Durante la seduta dell’ultimo Consiglio comunale, dedicato anche a questo argomento, l’assessore Stampatore ha asserito che se i coltivatori hanno omesso di presentare la dichiarazione iniziale, gli uffici comunali non hanno modo di sapere quale attività viene svolta nel fabbricato; quindi spetterebbe al cittadino dimostrare con un’autocertificazione, da presentare ex-ante, ciò che già si sarebbe evinto dalla visura? E la famosa categoria catastale D/10 che esce dalla visura, non ha valore? L’autocertificazione, o dichiarazione TARI, viene richiesta, ai sensi dell’art. 1, c. 684, della legge 147/2013 che stabilisce che “i soggetti passivi dei tributi presentano la dichiarazione … del possesso o della detenzione dei locali e delle aree assoggettabili al tributo”, ma, al comma 649, della stessa norma, si stabilisce che “nella determinazione della superficie assoggettabile alla TARI non si tiene conto di quella parte di essa ove si formano, in via continuativa e prevalente, rifiuti speciali, al cui smaltimento sono tenuti a provvedere a proprie spese i relativi produttori, a condizione che ne dimostrino l’avvenuto trattamento in conformità alla normativa vigente” inoltre al comma 641 che “Il presupposto della TARI è il possesso o la detenzione a qualsiasi titolo di locali o di aree scoperte, a qualsiasi uso adibiti, suscettibili di produrre rifiuti urbani” quindi, sembrerebbe che chi per legge non è assoggettato al tributo non debba presentare la dichiarazione, ma il dubbio lo lasciamo sciogliere a chi è più esperto di noi. Ci chiediamo, altresì, se al Comune non potrebbe bastare chiedere a quegli agricoltori, e alle altre categorie esentate dal pagamento della tassa, concedendo appuntamenti prioritari all’Ufficio tributi, la prova dello smaltimento dei rifiuti speciali prodotti, da parte di una società autorizzata, come indicato dal citato comma 649, e stralciare in autotutela le cartelle recapitate piuttosto che avviare macchinose procedure come l’attivazione di una mail che allunga ulteriormente i tempi di soluzione della vicenda d’altronde, sempre il Comune, tramite la Progetto Ambiente dovrebbe essere a conoscenza che i rifiuti di quelle aziende non sono mai stati ritirati e smaltiti.

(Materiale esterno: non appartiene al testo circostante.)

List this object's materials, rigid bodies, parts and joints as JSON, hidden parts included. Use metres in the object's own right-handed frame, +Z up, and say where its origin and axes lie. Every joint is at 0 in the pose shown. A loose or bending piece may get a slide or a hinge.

In conclusione siamo rimasti sorpresi dalla inusuale soluzione al problema, non partecipata al Consiglio ma efficace, che sarebbe stata messa in campo dal consigliere De Luca, che avrebbe fatto da intermediario tra alcuni agricoltori e gli uffici comunali i quali si sarebbero così visti ridurre la sanzione anche da 250.000 a 7.000 €. Suggeriremmo, oltre alla pubblicazione sul sito istituzionale dell’indirizzo email creato ad hoc su decisione del Consiglio, anche del recapito del consigliere in modo da permettere anche a chi non lo conosce personalmente di rintracciarlo, e ci piacerebbe sapere come sia riuscito a far abbattere un avviso di accertamento / ingiunzione di pagamento di più del 97%; ma il dirigente che dice in proposito?”